Why India’s Affordable Suburbs Are Not Popular Just Yet?
That inherent human tendency which drives us to continuously look for personal spaces takes us far and wide—the very idea of owning a piece of our own in this whole wide world is purely divine. Some of the world’s biggest real estate developers cashed in on this human driver to write their rags-to-riches story, and made fortunes. But the crisis some of the world’s top property markets are currently staring at, India included, also vouches for the fact that builders may have over-estimated the driver. This misreading of the situation is largely responsible for affordable markets not being able to perform the way they were expected to. Close home, the situation is no better.
Long before the government decided to give affordable housing an industry status to make its dream of housing-for-all-by-2022 come true, and longer before it lowered the Goods and Services Tax rate on this housing segment to push demand, it gauged big cities won’t be able to cope with the pressure that the arrival of migrants caused on them. It started the process of opening up peripheries for future developments. Developers who had the skills to see the future were quick to sense the opportunity. Now, if you fast forward and look at where India’s affordable pockets stand currently, you could only wonder.
Data available with PropTiger.com show realtors in India’s nine major property markets are currently sitting on an over eight lakh inventory stock—these units are mostly located at these cities affordable pockets i.e. peripheries. Interestingly, this is its lowest in the past three years. Unsold housing stock is still the best-case scenario at a time when realtors who had bet heavily on the affordable housing market boom are on the verge of going insolvent. It is not a mere co-incidence that Amrapali, Jaypee and Unitech who invested heavily in Noida’s affordable property market are now close to bankruptcy.

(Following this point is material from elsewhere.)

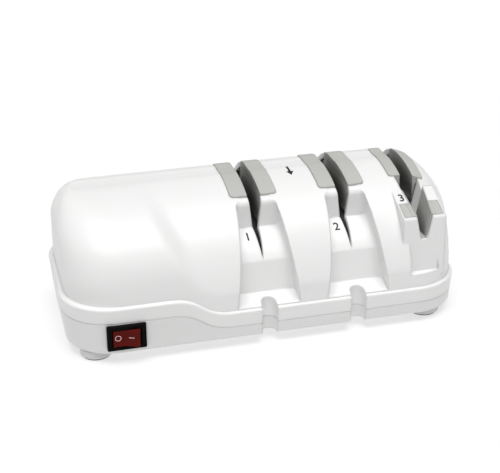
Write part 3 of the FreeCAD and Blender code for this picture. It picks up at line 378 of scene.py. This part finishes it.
def glyphMesh(text, look):
    # flat outline of one sign, centred; its capital height is a share of the font size
    curve = bpy.data.curves.new("sign", "FONT")
    curve.body = text
    curve.size = look["height"] / capShare
    curve.align_x = "CENTER"
    curve.align_y = "CENTER"
    curve.resolution_u = curveSteps
    curve.offset = look["weight"]
    holder = bpy.data.objects.new("sign", curve)
    bpy.context.collection.objects.link(holder)
    bpy.context.view_layer.update()
    mesh = bpy.data.meshes.new_from_object(holder)
    bpy.data.objects.remove(holder)
    form = bmesh.new()
    form.from_mesh(mesh)
    middle = (min(v.co.y for v in form.verts) + max(v.co.y for v in form.verts)) / 2
    centre = (min(v.co.x for v in form.verts) + max(v.co.x for v in form.verts)) / 2
    bmesh.ops.translate(form, verts=form.verts, vec=(-centre, -middle, 0.0))
    return form


def arrowMesh(look):
    # shaft and head of the pull arrow, pointing to -Y
    form = bmesh.new()
    half, wide, reach = look["shaft"] / 2, look["headHalf"], look["length"] / 2
    neck = look["head"] - reach
    outline = [(half, reach), (half, neck), (wide, neck), (0.0, -reach),
               (-wide, neck), (-half, neck), (-half, reach)]
    form.faces.new([form.verts.new((x, y, 0.0)) for x, y in outline])
    return form


def layMark(name, form, place, across, upward, tree, look, body):
    # sets a flat mark on a surface, follows its curve, and gives it a thickness
    bmesh.ops.remove_doubles(form, verts=form.verts, dist=weldReach)
    bmesh.ops.triangulate(form, faces=form.faces)
    longEdges = [e for e in form.edges if e.calc_length() > look["facet"]]
    bmesh.ops.subdivide_edges(form, edges=longEdges, cuts=facetCuts, use_grid_fill=True)
    bmesh.ops.triangulate(form, faces=form.faces)
    across = Vector(across).normalized()
    upward = Vector(upward)
    upward = (upward - across * upward.dot(across)).normalized()
    outward = across.cross(upward)
    turn = Matrix((across, upward, outward)).transposed().to_4x4()
    bmesh.ops.transform(form, matrix=Matrix.Translation(place) @ turn, verts=form.verts)
    for vert in form.verts:
        start = vert.co + outward * look["reach"]
        hit = tree.ray_cast(start, -outward, look["reach"] * searchReaches)[0]
        if hit is not None:
            vert.co = hit - outward * look["sink"]
    mark = bpy.data.meshes.new(name)
    bmesh.ops.recalc_face_normals(form, faces=form.faces)
    if sum(f.normal.dot(outward) for f in form.faces) < 0:
        bmesh.ops.reverse_faces(form, faces=form.faces)
    raised = bmesh.ops.extrude_face_region(form, geom=list(form.faces))
    top = [g for g in raised["geom"] if isinstance(g, bmesh.types.BMVert)]
    bmesh.ops.translate(form, verts=top, vec=outward * (look["proud"] + look["sink"]))
    bmesh.ops.recalc_face_normals(form, faces=form.faces)
    form.to_mesh(mark)
    form.free()
    piece = bpy.data.objects.new(name, mark)
    bpy.context.collection.objects.link(piece)
    mark.materials.append(look["ink"])
    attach(piece, body)


stageMarks = {"ink": printedInk("blackInk", (0.010, 0.010, 0.011), 0.5),
              "height": 0.0047, "weight": 0.00014, "facet": 0.0008, "reach": 0.006,
              "sink": 0.00006, "proud": 0.00005, "slot": "switch_case"}
stagePlaces = {
    "stageNumber_1": ("1", (-0.0081, -0.0262, 0.0545), (0.0, 0.55, 0.83)),
    "stageNumber_2": ("2", (0.0425, -0.0262, 0.0545), (0.0, 0.55, 0.83)),
    "stageNumber_3": ("3", (0.0789, -0.0285, 0.0680), (0.0, 0.62, 0.78)),
}
pullArrow = dict(stageMarks, length=0.0105, head=0.0042, headHalf=0.0021, shaft=0.0013,
                 place=(0.0236, 0.0028, 0.0800))


def makeStageMarks():
    skin = surfaceTree("upper_housing")
    for name, (text, place, upward) in stagePlaces.items():
        form = glyphMesh(text, stageMarks)
        layMark(name, form, Vector(place), (1, 0, 0), upward, skin, stageMarks, "body")
    layMark("pullArrow", arrowMesh(pullArrow), Vector(pullArrow["place"]), (1, 0, 0),
            (0, 1, 0), skin, pullArrow, "body")


makeStageMarks()
print("stage marks laid")


# signs on the rocker

rockerSigns = {"ink": printedInk("whiteInk", (0.78, 0.56, 0.54), 0.4), "facet": 0.0006,
               "reach": 0.003, "sink": 0.00004, "proud": 0.00005, "slot": "switch_case",
               "ring": 0.00165, "ringSides": 28, "line": 0.00028, "bar": 0.0027,
               "offPlace": -0.0047, "onPlace": 0.0022, "lean": 0.0897}


def makeRockerSigns():
    button = surfaceTree("switch_rocker")
    low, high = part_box("switch_rocker")
    middle = (Vector(low) + Vector(high)) / 2
    lean = rockerSigns["lean"]
    upward = (0.0, -math.sin(lean), math.cos(lean))
    signs = {"rockerOff": (rockerSigns["offPlace"], offRing()),
             "rockerOn": (rockerSigns["onPlace"], onBar())}
    for name, (aside, form) in signs.items():
        place = Vector((middle.x + aside, low[1], middle.z))
        layMark(name, form, place, (1, 0, 0), upward, button, rockerSigns, "rocker")


def offRing():
    # a disc inset by the line's width, with the many-sided middle face taken out
    form = bmesh.new()
    bmesh.ops.create_circle(form, segments=rockerSigns["ringSides"],
                            radius=rockerSigns["ring"], cap_ends=True)
    bmesh.ops.inset_region(form, faces=form.faces, thickness=rockerSigns["line"],
                           use_boundary=True, use_even_offset=True)
    middle = [f for f in form.faces if len(f.verts) > 4]
    bmesh.ops.delete(form, geom=middle, context="FACES_ONLY")
    return form


def onBar():
    form = bmesh.new()
    bmesh.ops.create_grid(form, x_segments=4, y_segments=1, size=0.5)
    bmesh.ops.scale(form, vec=(rockerSigns["bar"], rockerSigns["line"], 1.0), verts=form.verts)
    return form


makeRockerSigns()
print("rocker signs laid")


# floor, light and camera

studio = {"floorSize": 6.0, "floorColour": (0.40, 0.40, 0.40), "floorRough": 0.9,
          "floorGlow": 0.56, "sky": 0.19, "sunPower": 3.15, "sunSpread": 50.0,
          "sunTurn": (14.0, 0.0, -14.0)}


def makeFloor():
    form = bmesh.new()
    bmesh.ops.create_grid(form, x_segments=1, y_segments=1, size=studio["floorSize"] / 2)
    mesh = bpy.data.meshes.new("floor")
    form.to_mesh(mesh)
    form.free()
    floor = bpy.data.objects.new("floor", mesh)
    bpy.context.collection.objects.link(floor)
    material, tree, shader = startMaterial("paleFloor", studio["floorColour"], studio["floorRough"])
    shader.inputs["Specular IOR Level"].default_value = 0.0
    shader.inputs["Emission Color"].default_value = (1.0, 1.0, 1.0, 1.0)
    shader.inputs["Emission Strength"].default_value = studio["floorGlow"]
    mesh.materials.append(material)


def makeSun():
    # broad soft light from above and a little in front
    light = bpy.data.lights.new("softSun", "SUN")
    light.energy = studio["sunPower"]
    light.angle = math.radians(studio["sunSpread"])
    lamp = bpy.data.objects.new("softSun", light)
    lamp.rotation_euler = [math.radians(a) for a in studio["sunTurn"]]
    bpy.context.collection.objects.link(lamp)


def makeSky():
    world = bpy.data.worlds.new("studioSky")
    world.use_nodes = True
    back = world.node_tree.nodes["Background"]
    back.inputs["Color"].default_value = (1.0, 1.0, 1.0, 1.0)
    back.inputs["Strength"].default_value = studio["sky"]
    bpy.context.scene.world = world


viewpoint = {"place": (-0.15330, -0.60898, 0.32456), "turn": (65.791, 0.7657, -14.4511),
             "lens": 87.355, "sensor": 36.0, "nearest": 0.01}


def makeCamera():
    data = bpy.data.cameras.new("viewpoint")
    data.lens = viewpoint["lens"]
    data.sensor_width = viewpoint["sensor"]
    data.clip_start = viewpoint["nearest"]
    camera = bpy.data.objects.new("viewpoint", data)
    camera.location = viewpoint["place"]
    camera.rotation_euler = [math.radians(a) for a in viewpoint["turn"]]
    bpy.context.collection.objects.link(camera)
    bpy.context.scene.camera = camera


makeFloor()
makeSun()
makeSky()
makeCamera()
bpy.context.scene.view_settings.view_transform = "Standard"
print("stage, lights and camera set")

People still want homes; the government is more assisting today than ever to make them have it; developers have created projects just to suit their budgets. In this perfect harmony, what could have wrong? Why don’t people want the affordable homes they are expected to want?
Misreading the situation
It may so have happened that affordability assumed a much greater importance in the minds of the planner than it actually had.
It is quite similar to what happened with Tata’s much-publicized Nano car project. The conglomerate hoped the small car that cost only a lakh would become India’s dream car. All its hopes were dashed, the project became a failure, and is now counted among the biggest business mistakes the group ever made. Affordability would not lure buyers to overlook the space crunch the car came along with.
In this respect, housing is different. One could find large spaces in affordable housing markets lying in the suburbs unlike city centres. The problem goes much deeper here.
Despite its best efforts, the government has not been able to make the country’s suburbs as self-reliant as they were expected to be. People still have to commute to the city centre in order to work and multitude of other reasons. There lies the root of the problem.
We can’t blame the planners were led to believe that the seekers of affordable property would invariably own a four-wheeler of commuting purposes since mass transit networks have been planned in these parts cities, too. However, these are still in the developing stages across the country and would take years before they are able to work their magic. As of now, those living in adjoining parts of Noida or Gurugram or Navi Mumbai have to completely rely on private transport for their travel needs. Much heartburn is also created by the fact that hours of one’s life are “wasted” in such travels, battling traffic jams.
The material cost of these travels is also not factored in while marketing housing projects in the peripheries. By making a one-time bigger investment in localities close to the city centre, a resident can save themselves all those costs. The affordable suburbs are not affordable for buyers as yet.
Views expressed are the author’s own.